Between these two moments – Bharati’s Calcutta visit in 1906 and Tagore’s Chennai visit in 1919 – much water had flown under the bridge. This period, coinciding with Bharati’s writing career, was marked by his engagement with the writings and reputation of Tagore.

A product of the Swadeshi Movement, Bharati was its perceptive chronicler and commentator, though unlike Tagore, he was not its critic. Bharati was up to his ears with the happenings in Bengal, commenting on and excerpting from Bengal journals. He translated Bankim’s ‘Bande Mataram’ into Tamil (twice, actually). But, surprisingly and interestingly, there’s no reference to Tagore at all during this time, between 1905 and 1911. One wonders what Bharati might have thought of Tagore’s ambivalence towards the Swadeshi Movement after the Jamalpur riots (1907), considering that Bharati never saw the underbelly of nationalism. (We also don’t know if Bharati had read and had an opinion on The Home and the World, a novel that illustrates Tagore’s ambivalence about the movement.)

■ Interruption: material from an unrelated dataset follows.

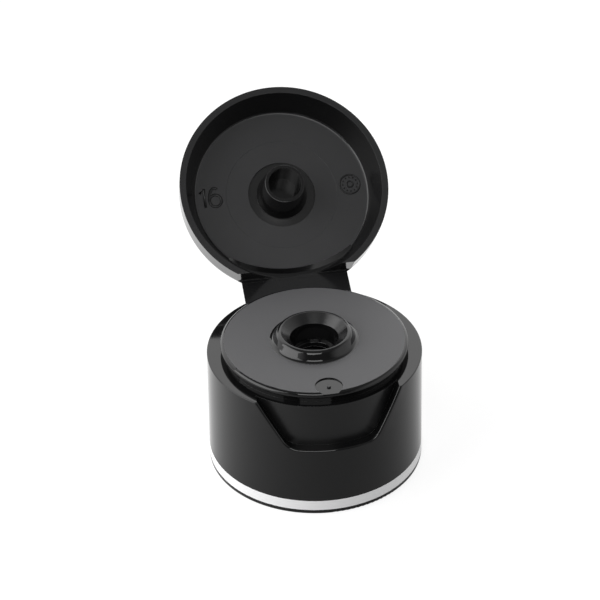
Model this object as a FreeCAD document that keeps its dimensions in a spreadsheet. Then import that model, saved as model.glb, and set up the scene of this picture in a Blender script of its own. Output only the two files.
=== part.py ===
"""Flip top closure for a squeeze bottle, shown with its lid open.

One polypropylene moulding: a round cap body with a raised deck and a spout,
a flat hinge strap with a thin film at each end, and a hollow lid with a
tubular plug.  A foil band runs round the foot of the body.

Millimetres and degrees, +Z up, the foot of the body on Z = 0.  The hinge is
at +Y and the thumb notch at -Y.
"""
import FreeCAD, Part
import os
import re
import Sketcher

# name, value, what it sets
SIZES = [
    ("cap_radius", 16.5, "outer radius of the body at the shoulder"),
    ("skirt_draft", 0.16, "how much wider the body is at its foot"),
    ("skirt_wall", 0.8, "thickness of the outer skirt"),
    ("shoulder_height", 19.05, "foot to shoulder ring"),
    ("shoulder_wall", 1.0, "thickness of the shoulder ring"),
    ("shoulder_width", 2.1, "width of the shoulder ring, from the deck to its outer edge"),
    ("shoulder_round", 0.15, "round of the shoulder's outer edge"),
    ("foot_round", 0.2, "edge round at the foot"),
    ("deck_rise", 1.8, "deck above the shoulder ring"),
    ("deck_wall", 1.2, "thickness of the deck"),
    ("deck_round", 0.55, "round of the deck's outer edge"),
    ("drum_wall", 0.75, "thickness of the wall that carries the deck"),
    ("bead_height", 0.6, "height of the bead at the deck's edge"),
    ("undercut", 0.6, "how far the drum steps in under that bead"),
    ("collar_radius", 5.63, "outer radius of the collar round the spout, at its top"),
    ("collar_flare", 0.77, "how much wider the collar is at the deck"),
    ("collar_height", 1.45, "collar above the deck"),
    ("collar_round", 0.72, "round of the collar's outer edge"),
    ("collar_foot", 0.73, "hollow round where the collar meets the deck"),
    ("mouth_radius", 5.1, "radius of the funnel at its crisp edge"),
    ("funnel_depth", 1.2, "mouth to throat"),
    ("throat_radius", 3.72, "radius of the throat that the plug closes"),
    ("throat_taper", 0.25, "how much narrower the throat is at the ledge"),
    ("throat_depth", 4.05, "mouth to the ledge at the bottom of the throat"),
    ("ledge_wall", 0.8, "thickness of that ledge"),
    ("orifice_radius", 2.8, "radius of the hole in the ledge"),
    ("spout_round", 0.1, "round of the edges at the mouth, the throat and the orifice"),
    ("cup_wall", 0.9, "wall of the cup that hangs under the deck"),
    ("neck_radius", 13.95, "inner radius of the threaded skirt"),
    ("neck_wall", 1.05, "thickness of the threaded skirt"),
    ("neck_lift", 1.2, "foot of the threaded skirt above the cap's foot"),
    ("seal_radius", 10.3, "outer radius of the seal ring that enters the bottle"),
    ("seal_wall", 0.8, "thickness of the seal ring"),
    ("seal_depth", 3.0, "length of the seal ring"),
    ("thread_pitch", 4.23, "pitch of the bottle's thread"),
    ("thread_turns", 1.5, "turns of the thread"),
    ("thread_depth", 0.8, "how far the thread stands in"),
    ("thread_root", 1.6, "width of the thread at its root"),
    ("thread_crest", 0.7, "width of the thread at its crest"),
    ("thread_lift", 4.0, "start of the thread above the cap's foot"),
    ("notch_top_half", 10.75, "half width of the thumb notch at the shoulder"),
    ("notch_foot_half", 6.55, "half width of the thumb notch at its lip"),
    ("notch_lip", 11.9, "lip of the thumb notch above the cap's foot"),
    ("notch_wall", 0.8, "wall round the thumb notch"),
    ("notch_corner", 2.5, "round of the notch's lower corners"),
    ("notch_edge", 0.3, "round of the notch's outer edge"),
    ("gate_radius", 2.1, "radius of the sunk spot round the moulding gate"),
    ("gate_depth", 0.2, "depth of that spot"),
    ("gate_inset", 1.95, "gate's distance in from the deck's edge"),
    ("nub_radius", 0.3, "radius of the stub left by the gate"),
    ("nub_height", 0.25, "height of that stub"),
    ("band_lift", 0.72, "foil band above the cap's foot"),
    ("band_height", 1.71, "height of the foil band"),
    ("band_thick", 0.05, "thickness of the foil band and depth of its seat"),
    ("hinge_inset", 2.36, "hinge line's distance in from the shoulder's outer edge"),
    ("strap_length", 4.2, "length of the strap between its two films"),
    ("strap_width", 17.0, "width of the strap"),
    ("strap_thick", 0.8, "thickness of the strap"),
    ("film_thick", 0.3, "thickness of each film"),
    ("film_gap", 0.04, "clearance round each film's bead"),
    ("strap_gap", 0.15, "clearance between the strap and the cuts in the lid and the deck"),
    ("bevel_angle", 50.0, "angle of the four bevels beside the films"),
    ("window_half", 4.1, "half width of the slot sunk in the strap's inner face"),
    ("window_height", 1.1, "height of that slot"),
    ("window_lift", 0.35, "slot above the strap's lower film"),
    ("window_depth", 0.3, "depth of that slot"),
    ("facet_height", 3.0, "height of the flat under the hinge"),
    ("lid_overhang", 0.2, "how far the lid's rim stands out beyond the shoulder"),
    ("lid_height", 5.7, "height of the lid's edge"),
    ("lid_dome", 0.3, "rise of the lid's top at its centre"),
    ("lid_draft", 0.12, "how much narrower the lid is at its top"),
    ("lid_round", 2.4, "round of the lid's outer edge"),
    ("lid_depth", 4.62, "rim to the lid's inner floor"),
    ("lid_wall_slope", 1.63, "how much the lid's inner wall closes in from rim to floor"),
    ("lid_floor_round", 0.5, "round between the lid's floor and its wall"),
    ("rim_width", 1.02, "width of the lid's rim"),
    ("lid_gap", 0.06, "clearance between the shut lid's rim and the shoulder"),
    ("plug_length", 5.35, "length of the plug"),
    ("plug_flare", 0.33, "how much wider than the throat the plug is at its root"),
    ("plug_gap", 0.57, "clearance between the plug's tip and the throat"),
    ("plug_wall", 0.52, "thickness of the plug's wall at its tip"),
    ("plug_round", 0.15, "round of the plug's tip"),
    ("dish_radius", 5.4, "radius of the sunk ring round the plug"),
    ("dish_depth", 0.3, "depth of that ring"),
    ("step_radius", 9.0, "radius of the faint step in the lid's floor"),
    ("step_depth", 0.05, "depth of that step"),
    ("land_radius", 17.9, "radius of the curved front edge of the hinge land"),
    ("land_width", 1.74, "front edge of the hinge land to the hinge line"),
    ("land_slope", 1.1, "width of the hinge land's slope"),
    ("land_half_angle", 33.0, "half angle of the hinge land"),
    ("open_angle", 140.0, "how far the lid stands open, shared equally by the two films"),
]
NAMES = [row[0] for row in SIZES]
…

Bharati’s first reference to Tagore is after the latter won the Nobel Prize in 1913. He invoked Tagore to express his opinion on Annie Besant’s involvement in the freedom struggle. In response to an essay criticizing the nationalists for accepting Annie Besant’s interventions in politics, Bharati wrote in The Hindu that this was fine so long as she did not involve herself in religious affairs and did not expect to become a leader of Indians in any regard. ‘Intellectually and morally we have men in our land, and women, too, who cannot in the nature of things be dominated by her personality.’ And what was the evidence on which Bharati asserted this? ‘We produce men like Tagore and Bose nowadays.’

A correspondent of The Hindu who met Bharati in Pondicherry observed that given ‘his manner of speaking emphasised as it is by tremendous thumping, sudden getting-up and sudden collapses’ he ‘remember[ed] nothing out of all his tirade, except his classification of Tilak as the first Indian statesman of the ages, of Prof. J.C. [ Jagadish Chandra] Bose as the first scientist, and Rabindranath Tagore as the first Indian poet’.

Bharati’s first real reference to Tagore comes in an essay written in November 1915. Narrating the now-familiar tale of ancient glory and medieval decline, Bharati saw the first rays of an Indian awakening during his time. ‘We now see the signs of resurgence in everything. The Indian nation has been born anew. The whole world now acknowledges that Ravindranath is one of the mahakavis of our times.’ The global acknowledgement of Tagore was a recurrent theme in Bharati’s comments on Tagore.

Bharati translated into Tamil extracts from The Crescent Moon, a collection of poems and stories, and his joy in translating them is more than apparent. While these were prose translations, a year later he translated a Tagore poem on the glory of national education in four stanzas, from the same collection.

Bharati commented at length on Tagore’s 1916 talk at the Imperial University of Tokyo and translated extensive passages from it. He saw Tagore’s message as the awakening of a sleeping Asia by Japan. In his view, Tagore was only continuing Vivekananda’s task. ‘Vivekananda only revealed the exercise of the spirit. Tagore has now been sent by Mother India to show to the world that worldly life, true poetry and spiritual knowledge are rooted in the same dharma.’ Assessing Tagore’s credentials for this task, Bharati continues: ‘Gitanjali and the other books that he has translated and published in English are short. They are not extended epics or big plays. He revealed just a few lines of his lyrics. But the world was amazed.’